# REQUIRED WORK:
Your task is to quote, unchanged, only the lines from the one with "middle of its box" through the one with "if empty is", both ends included.

# DATASET EXCERPT:
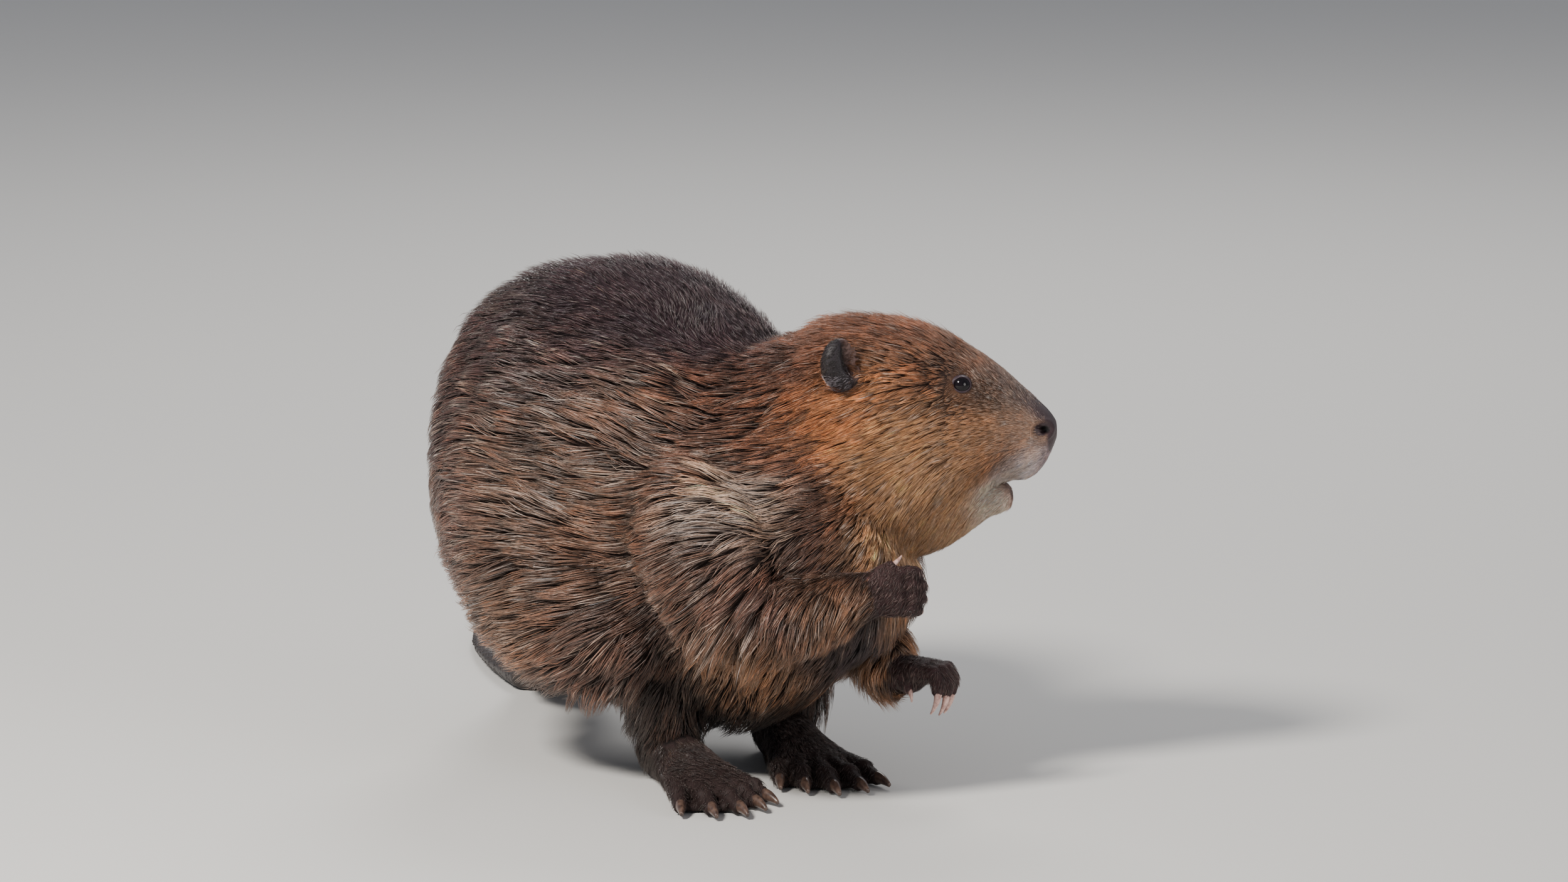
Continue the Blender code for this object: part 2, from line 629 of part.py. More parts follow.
# ---------------------------------------------------------------- the fused body
flesh = fuse(
    "flesh",
    [
        body_loft("trunk", TRUNK, count=26, segments=28),
        body_loft("neck", NECK, count=10, segments=24),
        head_loft("head", HEAD, count=30, segments=24),
        head_loft("jaw", JAW, count=14, segments=20),
        limb_loft("rt", RIGHT_THIGH, count=12), limb_loft("lt", LEFT_THIGH, count=12),
        limb_loft("rs", RIGHT_SHANK), limb_loft("ls", LEFT_SHANK),
        limb_loft("ru", RIGHT_UPPER_ARM), limb_loft("rf", RIGHT_FOREARM),
        limb_loft("lu", LEFT_UPPER_ARM), limb_loft("lf", LEFT_FOREARM),
        limb_loft("tr", TAIL_ROOT),
    ],
    FLESH_VOXEL, smooth=5,
)
decimate(flesh, 1490)

# ---------------------------------------------------------------- paws, feet and tail
RIGHT_WRIST, LEFT_WRIST = (16.2, -2.15, 13.75), (12.6, 4.3, 7.2)
fore_paw(
    "right", RIGHT_WRIST, (0.60, 0.80, 0.06), (0.80, -0.60, 0.0), (0, 0, 1),
    angles=(12, 46, 66), droop=18, thumb_angles=(8, -27), hand=2.0, straighter=16,
)
fore_paw(
    "left", LEFT_WRIST, (0.93, 0.30, 0.22), (-0.10, 0.25, 0.96), (0.55, -0.80, 0.1),
    angles=(10, 64, 106), droop=-6, thumb_angles=(60, -10), straighter=12,
)
for name, wrist, f in (("right", RIGHT_WRIST, (0.60, 0.80, 0.06)), ("left", LEFT_WRIST, (0.93, 0.30, 0.22))):
    cuff = block("cuff", Vector(wrist) - unit(f) * (GAP / 2), f, size=5, width=6, tall=6)
    combine(flesh, cuff, "DIFFERENCE")
    drop(cuff)

hind_foot("right", (-1.0, -3.6, 0), -22)
hind_foot("left", (-0.6, 6.4, 0), -30)

swing = math.radians(TAIL_SWING)
back = Vector((-math.cos(swing), math.sin(swing), 0))
across = Vector((-back.y, back.x, 0))
tail_start = Vector((-24.6, 9.6, 0))
tail = []
for k in range(9):
    u = k / 8
    width = TAIL_WIDTH / 2 * (0.46 + 0.54 * math.sin(math.pi * min(u / 0.62, 1.0) / 2) ** 0.9)
    if u > 0.62:
        width = TAIL_WIDTH / 2 * max(1 - ((u - 0.62) / 0.38) ** 2.6, 0.0) ** 0.5
    thick = TAIL_THICK / 2 * (1.05 - 0.62 * u)
    p = tail_start + back * (TAIL_LENGTH * min(u, 0.985))
    tail.append((p.x, p.y, thick * 0.85, max(width, 1.4), max(thick, 0.32)))
paddle = limb_loft("tail", tail, count=22, segments=20, square=2.3)
paddle = fuse("tail", [paddle], 0.35, smooth=3)
decimate(paddle, 220)

# ---------------------------------------------------------------- eyes, ears and nose
ahead = head_point(1, 0, 0) - head_point(0, 0, 0)
right_of_head = head_point(0, 1, 0) - head_point(0, 0, 0)
sky = Vector((0, 0, 1))
extras = []
for side, sign in (("right", 1), ("left", -1)):
    centre = head_point(EYE_S, sign * EYE_W, EYE_Z)
    extras.append((ball(f"{side}_eye", centre, (EYE_R,) * 3, segments=10, rings=6), "eye"))
    socket = ball("socket", centre, (EYE_R,) * 3, segments=10, rings=6, grow=GAP * 1.2)
    combine(flesh, socket, "DIFFERENCE")
    drop(socket)
for side, sign in (("right", 1), ("left", -1)):
    out = right_of_head * sign
    tilt = math.radians(28)
    face = (out * math.cos(tilt) + ahead * math.sin(tilt)).normalized()
    along = (ahead * math.cos(tilt) - out * math.sin(tilt)).normalized()
    rise = (sky * 0.97 - along * 0.22).normalized()
    rise = (rise - face * face.dot(rise)).normalized()
    along = rise.cross(face) * (1 if rise.cross(face).dot(ahead) > 0 else -1)
    centre = head_point(EAR_S, sign * EAR_W, EAR_Z - (FAR_EAR_DROP if sign < 0 else 0))
    ear = ball(f"{side}_ear", centre + face * 0.35, (1.40, 0.85, 1.72), axes=(along, face, rise), segments=10, rings=7)
    hollow = ball("hollow", centre + face * 1.35 + along * 0.50 + rise * 0.10, (1.00, 1.0, 1.28), axes=(along, face, rise), segments=9, rings=6)
    combine(ear, hollow, "DIFFERENCE")
    drop(hollow)
    biggest_island(ear)
    bed = ball("bed", centre + face * 0.35, (1.40, 0.85, 1.72), axes=(along, face, rise), segments=10, rings=7, grow=GAP * 1.2)
    combine(flesh, bed, "DIFFERENCE")
    drop(bed)
    extras.append((ear, "ear"))
biggest_island(flesh)

# ---------------------------------------------------------------- parting cuts
for name, rows in (
    ("right_forearm", ((13.4, -6.2, 12.2, 2.6, 2.6),) + RIGHT_FOREARM[2:]),
    ("left_forearm", ((9.6, 6.1, 7.9, 2.3, 2.3),) + LEFT_FOREARM[2:]),
    ("right_upper_arm", RIGHT_UPPER_ARM[1:]), ("left_upper_arm", LEFT_UPPER_ARM[1:]),
    ("right_shank", RIGHT_SHANK[1:]), ("left_shank", LEFT_SHANK[1:]),
    ("tail_root", TAIL_ROOT[1:]),
):
    take(flesh, name, pod("c", rows, 0.7), pod("c2", rows, 0.7 + GAP * 1.25))
HAM = ((-14.5, 9.5), (-13.6, 15.5), (-10.0, 20.0), (-5.0, 20.6), (0.0, 17.2), (4.6, 11.0), (5.0, 5.0), (0.0, 1.0), (-8.0, 1.0))
for name, sides in (("right_thigh", (-24.0, -3.6)), ("left_thigh", (3.6, 24.0))):
    take(flesh, name, prism("p", HAM, (0, 0, 0), (1, 0), sides=sides), prism("p2", HAM, (0, 0, 0), (1, 0), grow=GAP, sides=sides))

nose_centre = head_point(21.35, 0, 22.55)
nose_axes = (ahead, right_of_head, sky)
nose = take(
    flesh, "nose_pad",
    ball("n", nose_centre, (1.15, 1.95, 1.75), axes=nose_axes, segments=10, rings=7),
    ball("n2", nose_centre, (1.15, 1.95, 1.75), axes=nose_axes, segments=10, rings=7, grow=GAP * 1.2),
)
paint(nose, "nose")

# in the head's own plane: jaw under the line of the mouth, muzzle before the eyes, head behind it
MOUTH = ((13.6, 17.6), (19.1, 19.14), (24.0, 20.5), (24.0, 10.0), (13.6, 10.0))
SNOUT = ((17.1, 40.0), (17.1, 10.0), (26.0, 10.0), (26.0, 40.0))
SKULL = ((6.6, 40.0), (7.0, 24.0), (8.4, 18.0), (10.4, 13.5), (26.0, 13.2), (26.0, 40.0))
COLLAR = ((3.6, 40.0), (4.4, 28.5), (8.6, 14.8), (11.5, 12.9), (26.0, 12.9), (26.0, 40.0))
plane_of_head = head_point(0, 0, 0)
for name, outline in (("lower_jaw", MOUTH), ("muzzle", SNOUT), ("head", SKULL)):
    piece = take(flesh, name, prism("p", outline, plane_of_head, ahead), prism("p2", outline, plane_of_head, ahead, grow=GAP))
    paint(piece, "head_coat")
take(flesh, "neck", prism("p", COLLAR, (0, 0, 0), (0.90, 0.43)), prism("p2", COLLAR, (0, 0, 0), (0.90, 0.43), grow=GAP))
for name, x in (("rump", -10.0), ("mid_body", 0.0)):
    take(
        flesh, name,
        block("b", (x, 0, 0), (-1, 0, 0)), block("b2", (x + GAP, 0, 0), (-1, 0, 0)),
    )
publish(biggest_island(flesh), "chest")

# ---------------------------------------------------------------- what the feet and tail meet
for obj, colour in extras:
    publish(obj, obj.name, colour)


def clear_of(target, blocker, grow):
    """Takes from target a slightly swollen copy of the piece that it meets."""
    cutter = copy_of(blocker, "swollen")
    swell = cutter.modifiers.new("swell", "DISPLACE")
    swell.strength = grow * 0.01
    swell.mid_level = 0.0
    apply_all(cutter)
    combine(target, cutter, "DIFFERENCE")
    drop(cutter)
    biggest_island(target)


parts = {obj.name: obj for obj in PARTS.objects}
for side in ("right", "left"):
    clear_of(parts[f"{side}_shank"], parts[f"{side}_hind_foot"], GAP * 1.6)
    for name in (f"{side}_thigh", "mid_body", "chest"):
        clear_of(parts[name], parts[f"{side}_hind_foot"], GAP * 1.6)
clear_of(paddle, parts["tail_root"], GAP * 1.6)
floor = block("floor", (0, 0, 0), (0, 0, -1), size=100)
for obj in (paddle, parts["tail_root"]):
    combine(obj, floor, "DIFFERENCE")
    biggest_island(obj)
drop(floor)
publish(paddle, "tail", "tail")

# ---------------------------------------------------------------- origin under the middle of its box
low, high = Vector((9, 9, 9)), Vector((-9, -9, -9))
for obj in PARTS.objects:
    for v in obj.data.vertices:
        for k in range(3):
            low[k] = min(low[k], v.co[k])
            high[k] = max(high[k], v.co[k])
shift = Matrix.Translation((-(low.x + high.x) / 2, -(low.y + high.y) / 2, 0.0))
for obj in PARTS.objects:
    obj.data.transform(shift)
    obj.data.update()
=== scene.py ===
"""Beaver, life size, standing on its hind feet with the fore paws lifted: the looks.

One skin replaces the parts of flesh and lies inside them by the depth of the coat.  The
coat is solid tufts over that skin, each traced along the lie of the hair.  Design sizes
are centimetres, in the frame that the solids were drawn in; world() gives metres.
"""

import math

import bmesh
import bpy
import numpy as np
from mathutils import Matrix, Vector, noise
from mathutils.bvhtree import BVHTree
from mathutils.kdtree import KDTree

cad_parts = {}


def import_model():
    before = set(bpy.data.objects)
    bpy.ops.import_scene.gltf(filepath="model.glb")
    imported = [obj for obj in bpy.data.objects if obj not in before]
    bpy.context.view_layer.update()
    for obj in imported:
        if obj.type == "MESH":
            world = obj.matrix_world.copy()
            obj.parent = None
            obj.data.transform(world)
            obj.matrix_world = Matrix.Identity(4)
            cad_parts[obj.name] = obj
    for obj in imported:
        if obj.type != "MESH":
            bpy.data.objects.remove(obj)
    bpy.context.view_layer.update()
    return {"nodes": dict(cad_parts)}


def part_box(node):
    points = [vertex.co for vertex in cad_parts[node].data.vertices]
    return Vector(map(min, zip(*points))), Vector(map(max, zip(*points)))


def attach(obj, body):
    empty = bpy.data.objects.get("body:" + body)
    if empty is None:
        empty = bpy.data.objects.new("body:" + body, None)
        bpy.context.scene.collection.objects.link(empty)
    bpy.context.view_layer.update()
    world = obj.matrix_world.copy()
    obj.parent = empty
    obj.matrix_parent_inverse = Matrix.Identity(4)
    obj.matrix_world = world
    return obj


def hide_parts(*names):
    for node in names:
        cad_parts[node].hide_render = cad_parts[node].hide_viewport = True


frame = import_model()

RNG = np.random.default_rng(20)

# ---------------------------------------------------------------- sizes shared with the solids (cm)
HEAD_YAW, HEAD_PLANE = 45.0, 4.17
EYE_R, EYE_S, EYE_Z, EYE_W = 0.62, 15.85, 26.0, 3.50
EAR_S, EAR_Z, EAR_W = 8.25, 27.5, 4.75
FAR_EAR_DROP = 0.4
TAIL_LENGTH, TAIL_WIDTH, TAIL_THICK, TAIL_SWING = 26.0, 11.5, 1.9, 45.0
SKIN_VOXEL = 0.135
COAT_TRIANGLES = 1.44e6
PIECES = 9

# Sections as in the solids, each with the depth of the coat there as its last number.
# Trunk: x, y, yaw, height of widest point, half width, rise, drop, squareness, depth
TRUNK = (
    (-19.8, 0.0, 0, 18.2, 2.4, 2.6, 2.6, 2.0, 1.0),
    (-19.1, 0.0, 0, 18.1, 5.2, 6.0, 5.4, 2.05, 1.0),
    (-18.0, 0.0, 0, 18.0, 7.2, 9.0, 7.4, 2.1, 1.0),
    (-16.8, 0.0, 0, 17.8, 8.8, 11.3, 8.7, 2.2, 1.0),
    (-15.0, 0.0, 0, 17.5, 10.5, 13.3, 9.2, 2.3, 1.0),
    (-12.0, 0.0, 0, 17.1, 12.3, 14.9, 10.4, 2.3, 1.0),
    (-8.0, 0.0, 0, 16.8, 13.0, 15.7, 12.4, 2.25, 0.95),
    (-4.0, 0.0, 0, 16.8, 12.2, 15.3, 14.0, 2.1, 0.95),
    (0.0, 0.0, 4, 16.8, 10.9, 14.1, 14.4, 2.0, 1.0),
    (3.6, 0.0, 8, 16.8, 9.9, 12.3, 14.2, 2.0, 1.0),
    (7.2, 0.3, 12, 16.4, 9.0, 10.2, 12.2, 2.05, 1.0),
    (10.2, 0.9, 16, 15.4, 8.0, 8.0, 9.2, 2.05, 1.0),
    (12.6, 1.6, 18, 14.2, 6.3, 5.6, 6.0, 2.0, 0.9),
    (14.2, 2.2, 20, 13.2, 4.2, 3.4, 3.8, 2.0, 0.8),
    (14.9, 2.5, 20, 12.9, 2.0, 1.6, 1.5, 2.0, 0.6),
)
NECK = (
    (-1.0, 0.0, 8, 18.6, 7.0, 8.6, 5.0, 2.0, 1.0),
    (2.6, 0.2, 18, 19.2, 7.9, 8.9, 6.0, 2.0, 1.0),
    (5.4, 0.9, 30, 19.8, 7.9, 9.0, 6.6, 2.05, 1.0),
    (8.0, 2.4, 40, 20.2, 7.1, 9.2, 6.6, 2.1, 1.0),
    (10.4, 4.6, 45, 20.4, 6.4, 9.5, 6.5, 2.1, 0.9),
)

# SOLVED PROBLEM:
# ---------------------------------------------------------------- origin under the middle of its box
low, high = Vector((9, 9, 9)), Vector((-9, -9, -9))
for obj in PARTS.objects:
    for v in obj.data.vertices:
        for k in range(3):
            low[k] = min(low[k], v.co[k])
            high[k] = max(high[k], v.co[k])
shift = Matrix.Translation((-(low.x + high.x) / 2, -(low.y + high.y) / 2, 0.0))
for obj in PARTS.objects:
    obj.data.transform(shift)
    obj.data.update()
=== scene.py ===
"""Beaver, life size, standing on its hind feet with the fore paws lifted: the looks.

One skin replaces the parts of flesh and lies inside them by the depth of the coat.  The
coat is solid tufts over that skin, each traced along the lie of the hair.  Design sizes
are centimetres, in the frame that the solids were drawn in; world() gives metres.
"""

import math

import bmesh
import bpy
import numpy as np
from mathutils import Matrix, Vector, noise
from mathutils.bvhtree import BVHTree
from mathutils.kdtree import KDTree

cad_parts = {}


def import_model():
    before = set(bpy.data.objects)
    bpy.ops.import_scene.gltf(filepath="model.glb")
    imported = [obj for obj in bpy.data.objects if obj not in before]
    bpy.context.view_layer.update()
    for obj in imported:
        if obj.type == "MESH":
            world = obj.matrix_world.copy()
            obj.parent = None
            obj.data.transform(world)
            obj.matrix_world = Matrix.Identity(4)
            cad_parts[obj.name] = obj
    for obj in imported:
        if obj.type != "MESH":
            bpy.data.objects.remove(obj)
    bpy.context.view_layer.update()
    return {"nodes": dict(cad_parts)}


def part_box(node):
    points = [vertex.co for vertex in cad_parts[node].data.vertices]
    return Vector(map(min, zip(*points))), Vector(map(max, zip(*points)))


def attach(obj, body):
    empty = bpy.data.objects.get("body:" + body)
    if empty is None:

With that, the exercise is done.